For the study, Bhargava and the London School of Economics and Political Science’s Vikram S. Pathania examined calling and crash data from 2002 to 2005, a period when most cellphone carriers offered pricing plans with free calls on weekdays after 9 p.m. Identifying drivers as those whose cellphone calls were routed through multiple cellular towers, they first showed that drivers increased call volume by more than 7 percent at 9 p.m. They then compared the relative crash rate before and after 9 p.m. using data on approximately 8 million crashes across nine states and all fatal crashes across the nation. They found that the increased cellphone use by drivers at 9 p.m. had no corresponding effect on crash rates.

Additionally, the researchers analyzed the effects of legislation banning cellphone use, enacted in several states, and similarly found that the legislation had no effect on the crash rate.

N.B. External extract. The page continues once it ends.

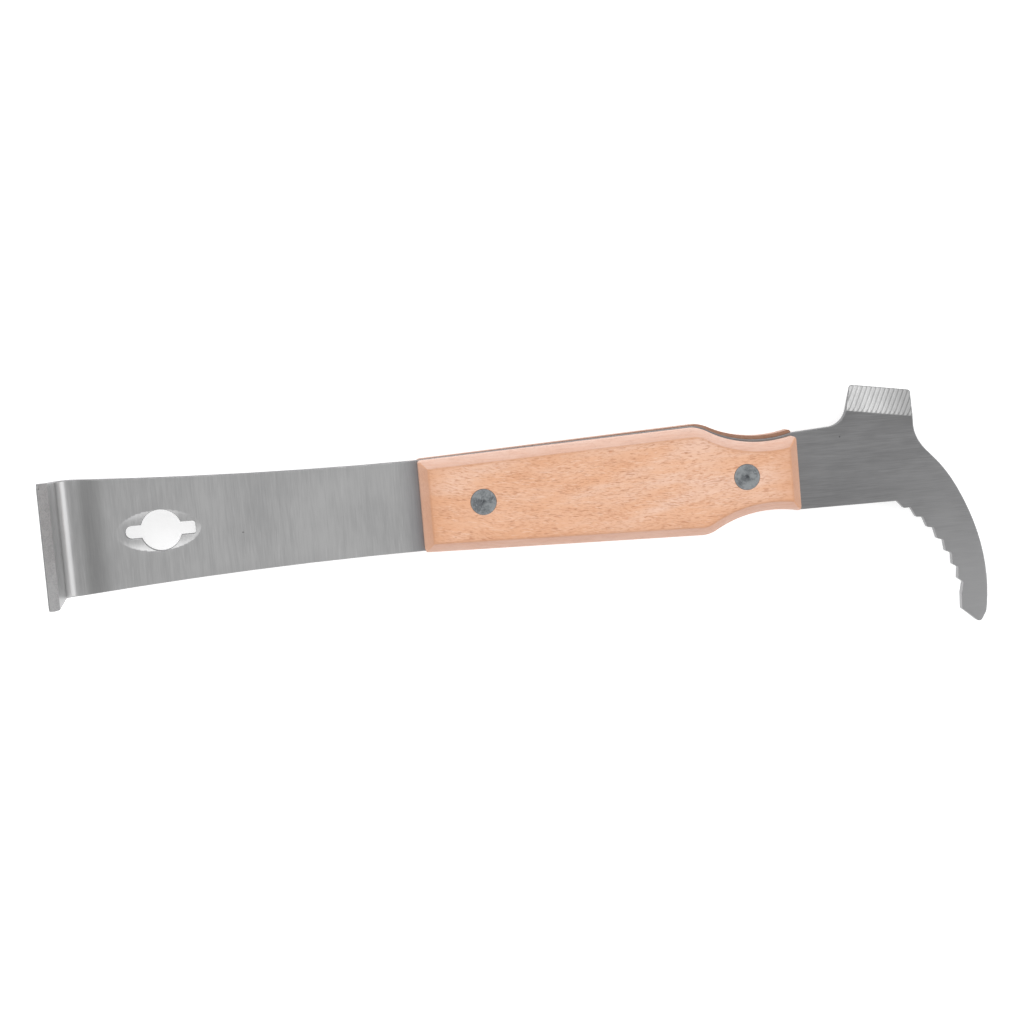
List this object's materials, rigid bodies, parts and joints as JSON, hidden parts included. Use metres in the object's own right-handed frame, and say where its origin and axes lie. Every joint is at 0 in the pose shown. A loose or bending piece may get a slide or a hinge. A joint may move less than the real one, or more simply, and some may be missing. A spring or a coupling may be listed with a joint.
{
  "type": "hive tool",
  "caption": "Steel hive tool with a bent scraper end, keyhole nail puller, ribbed hammer tab, serrated frame hook and riveted beech handle scales.",
  "frame": {"origin": "outer face of the back scale, midway between the two rivets, on the tool's centre line", "axes": "+X along the tool from scraper to frame hook, +Y towards the hammer tab, +Z out of the front scale, the way that the scraper end is bent"},
  "size_m": [0.2911, 0.0785, 0.0365],
  "materials": {
    "steel": "ground and brushed stainless steel",
    "beech": "sanded, unvarnished beech",
    "rivet_metal": "turned, slightly scratched"
  },
  "bodies": {
    "root": {"blade": "steel", "front_scale": "beech", "back_scale": "beech", "scraper_end_rivet_post": "rivet_metal", "scraper_end_rivet_sleeve": "rivet_metal", "hook_end_rivet_post": "rivet_metal", "hook_end_rivet_sleeve": "rivet_metal"}
  },
  "joints": []
}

“One thought is that drivers may compensate for the distraction of cellphone use by selectively deciding when to make a call or consciously driving more carefully during a call,” Bhargava said. “This is one of a few explanations that could explain why laboratory studies have shown different results. The implications for policymakers considering bans depend on what is actually driving this lack of an effect. For example, if drivers do compensate for distraction, then penalizing cellphone use as a secondary rather than a primary offense could make sense. In the least, this study and others like it, suggest we should revisit the presumption that talking on a cellphone while driving is as dangerous as widely perceived.”

Pathania, a fellow in the London School of Economics Managerial Economics and Strategy group, added a cautionary note. “Our study focused solely on talking on one’s cellphone. We did not, for example, analyze the effects of texting or Internet browsing, which has become much more popular in recent years. It is certainly possible that these activities pose a real hazard.”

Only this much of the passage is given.